There are those that always argue against others opinions. The years '99-'04 were terrifying for a multitude of reasons. Rapid expansion in any industry can and in our case was very dangerous, at times. We were in fact damned lucky not to have had a fatal accident, and there were many complete hull losses. Fortunately now, EVERYONE at NJA has years of experience, and we tend to make the job look incredibly easy. I purposefully delayed upgrading because I knew I had much more to learn before I felt I was comfortable enough to do the job safely.
Discount building experience of our work if you wish, but you'll never convince me that folks with ZERO jet time should be thrown into the left seat right after passing their type ratings. Then operating in completely unfamiliar geographic regions. Take a peek into third world corporate aviation and their accident rates, were often jobs are given based on familial ties, and not competence, or experience.
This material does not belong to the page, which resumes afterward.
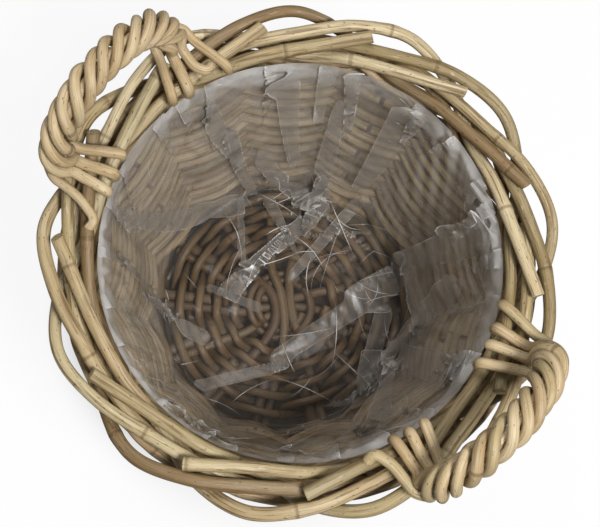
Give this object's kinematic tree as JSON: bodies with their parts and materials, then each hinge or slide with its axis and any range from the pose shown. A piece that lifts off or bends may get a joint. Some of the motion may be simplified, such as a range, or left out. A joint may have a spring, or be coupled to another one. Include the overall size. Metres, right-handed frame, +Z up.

As Willy points out, most of us are doing 4 legs a day now, with one hour turns. A lot of things could and would be easily missed, if you hadn't developed a mental checklist of everything that's expected and required. Yesterday I had to review 3 different destination changes within that one hour period, due to trying to avoid ground delays at the original destination, and once again I ended up at a dinky airport I'd never been to. FUN TIMES
Once again, all those with years of experience should be receive PIC pay now, but they'd never actually fly as one. That's the selling point you'd have to make to the EMT, who wants to cut all of our pay BTW.